Twee dagen vrij en het weekend werken. Twee keer 7 uur, en al wat meer moeten doen omdat we zieken hadden. Met wat hulp van collega’s lukte het om weer medicatie te gaan delen. Een knuffel, een luisterend oor, het aanbod van hulp als het me even niet lukte. De meiden op mijn werk sleepten me er doorheen. Ik kon dit. Ik deed het. Was na die twee keer 7 uur wel moe, maar ook heel voldaan. Mam zou trots op me zijn.
Op mijn werk lukt het om “in het moment” te zijn, ik denk nauwelijks aan mijn moeder (en voel me daar dan achteraf weer schuldig over) Thuis lukt het in de eerste instantie allemaal niet zo best. Voor mezelf zorgen is een erg grote opgave. Ik huil. Slaap slecht. Voel me soms schuldig. Toch lukt het me inmiddels steeds een stukje beter om ook thuis mijn leven te leven. Ik huil nog regelmatig, maar de hele rauwe en alles overheersende pijn verzacht steeds een beetje meer. Koken lukt weer, het lukt weer om genoeg rust te hebben en gewoon mijn huishouden te doen.
Het verbaast me dat er zoveel emoties komen kijken bij rouw. Zoveel verschillende emoties, zoveel verschillende soorten pijn. De pijn van moment dat mijn moeder stopte met leven maakt plaats voor andere pijnen. Pijn van het moment dat de uitvaartverzorging haar op kwam halen. Pijn van het moment dat ze in haar kist werd gelegd. Pijn van het moment dat we haar voor het eerst bezochten in het uitvaartcentrum. Pijn van al die momenten die volgden na haar dood die allemaal pijn doen maar allemaal op hun eigen manier.

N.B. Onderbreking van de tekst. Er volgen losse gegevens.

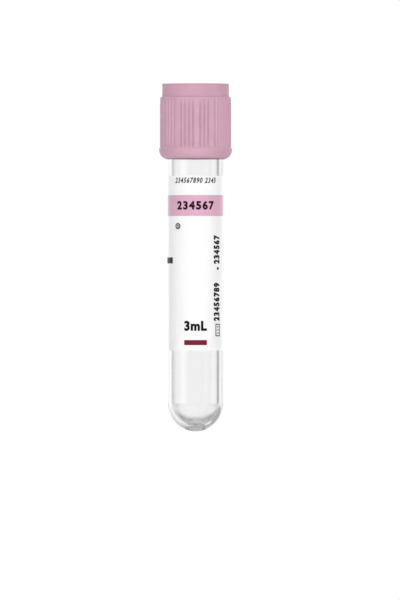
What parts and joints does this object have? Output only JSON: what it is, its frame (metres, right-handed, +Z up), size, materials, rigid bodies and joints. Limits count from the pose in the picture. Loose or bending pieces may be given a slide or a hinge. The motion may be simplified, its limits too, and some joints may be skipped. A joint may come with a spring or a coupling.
{
  "type": "blood collection tube",
  "caption": "Round-bottomed clear plastic tube with a wrapped paper label, closed by a ribbed cap whose rubber stopper a needle can pierce; stands on its cap.",
  "frame": {"origin": "on the table, under the middle of the cap, as the capped tube stands on the flat top of its cap", "axes": "+Z is up, from the cap to the tube's round end, along the tube's own axis; -Y is the way the middle of the label faces; +X is to the right of someone who looks at the label with the cap down"},
  "size_m": [0.0172, 0.0172, 0.0822],
  "materials": {
    "clear_plastic": "clear, smooth moulded",
    "cap_plastic": "satin dusty pink",
    "stopper_rubber": "matt mauve rubber",
    "label_paper": "white, slightly glossy",
    "band_ink": "printed pink",
    "dark_ink": "printed black",
    "red_ink": "printed dark red"
  },
  "bodies": {
    "closure": {"cap": "cap_plastic", "stopper": "stopper_rubber"},
    "tube": {"tube": "clear_plastic", "label": "label_paper", "label_band": "band_ink", "label_marks": "dark_ink", "label_bar": "red_ink"}
  },
  "joints": [
    {"name": "closure_pull", "type": "slide", "parent": "closure", "child": "tube", "axis": [0, 0, 1], "range_m": [0, 0.02]}
  ]
}
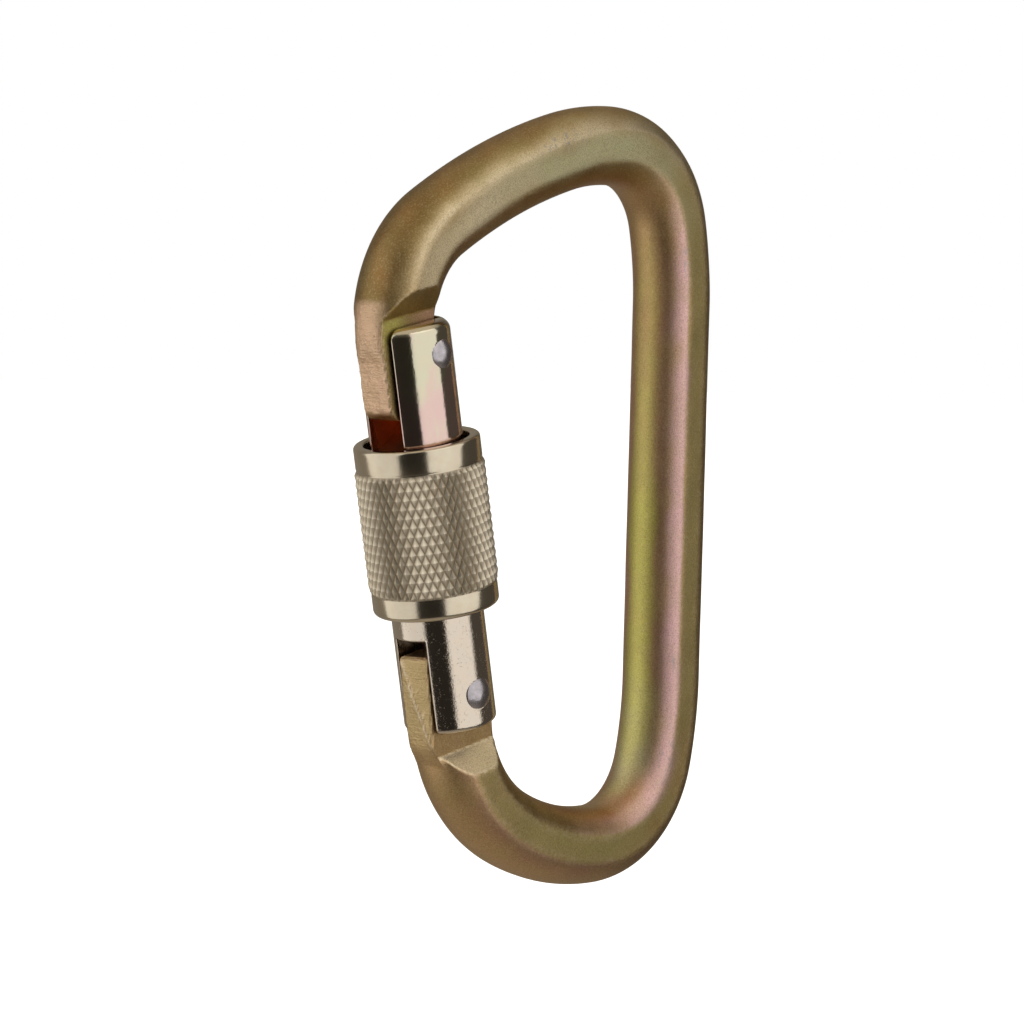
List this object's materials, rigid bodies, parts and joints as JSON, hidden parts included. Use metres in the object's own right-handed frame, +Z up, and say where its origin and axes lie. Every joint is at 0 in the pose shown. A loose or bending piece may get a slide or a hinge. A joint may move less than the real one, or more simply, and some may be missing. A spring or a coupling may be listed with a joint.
{
  "type": "locking carabiner",
  "caption": "Offset-D steel screw-gate carabiner with a sprung pin-latch gate and a knurled locking sleeve that screws up over the nose.",
  "frame": {"origin": "load point: the highest point of the inside of the top basket, where a rope or bolt bears, at mid thickness", "axes": "+Z up along the spine towards the nose end, +X from the gate towards the spine, Y across the thickness"},
  "size_m": [0.0681, 0.018, 0.1121],
  "materials": {
    "zinc_chromate_steel": "satin yellow zinc chromate over forged steel",
    "gate_steel": "glossy zinc plate",
    "sleeve_nickel": "bright plate, diamond knurl",
    "ring_rubber": "matt",
    "rivet_steel": "plain steel, peened domes",
    "rod_steel": "turned",
    "spring_steel": "drawn wire"
  },
  "bodies": {
    "frame": {"body": "zinc_chromate_steel"},
    "gate_assembly": {"gate": "gate_steel", "hinge_rivet": "rivet_steel", "latch_rivet": "rivet_steel", "gate_spring": "spring_steel"},
    "push_rod_slider": {"push_rod": "rod_steel"},
    "drag_ring": {"sleeve_drag_ring": "ring_rubber"},
    "sleeve": {"locking_sleeve": "sleeve_nickel"}
  },
  "joints": [
    {"name": "gate_hinge", "type": "hinge", "parent": "frame", "child": "gate_assembly", "pos_m": [-0.0299, 0, -0.07055], "axis": [0, 1, 0], "range_deg": [0, 26], "stiffness_Nm_per_rad": 0.31, "springref_deg": -53.86},
    {"name": "push_rod_slide", "type": "slide", "parent": "gate_assembly", "child": "push_rod_slider", "axis": [-0.2011, 0, 0.9796], "range_m": [0, 0.00092], "deforming": ["gate_spring"]},
    {"name": "sleeve_travel", "type": "slide", "parent": "gate_assembly", "child": "drag_ring", "axis": [-0.2011, 0, 0.9796], "range_m": [0, 0.015]},
    {"name": "sleeve_turn", "type": "hinge", "parent": "drag_ring", "child": "sleeve", "pos_m": [-0.03463, 0, -0.04753], "axis": [-0.2011, 0, 0.9796], "range_deg": [0, 2160]}
  ],
  "couplings": [
    {"joint": "push_rod_slide", "follows": "gate_hinge", "m_per_rad": 0.002},
    {"joint": "sleeve_travel", "follows": "sleeve_turn", "m_per_rad": 0.00039788}
  ]
}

Al die pijntjes zijn er nog wel, als ik nadenk over de afzonderlijke momenten dan vlamt die pijn onherroepelijk op. Maar er is een pijn die al die pijntjes overstemt, en die eigenlijk pas sinds de afgelopen week steeds vaker de kop op steekt. De pijn van het gemis. De pijn van het niet meer kunnen delen wat ik heb meegemaakt op die dag. Pijn van niet meer kunnen laten zien hoe mooi mijn huisje is geworden. Pijn van geen moeder meer hebben. Het ene moment is die pijn heviger dan het andere moment. “Gelukkig maar” zou mijn therapeut zeggen, “anders zou je de rest van je leven gebukt gaan onder dit verdriet en deze pijn”
Het is nu ruim een maand geleden dat mijn moedertje overleed, en het verbaast me hoe lang dat al geleden lijkt. Ik sta er van te kijken hoe snel ik mijn leven weer op heb kunnen pakken. Dat roept óók weer de nodige emoties op. Ik vind het maar een raar iets, dat rouwen, je hebt er geen controle over. Maar dat is misschien maar goed ook.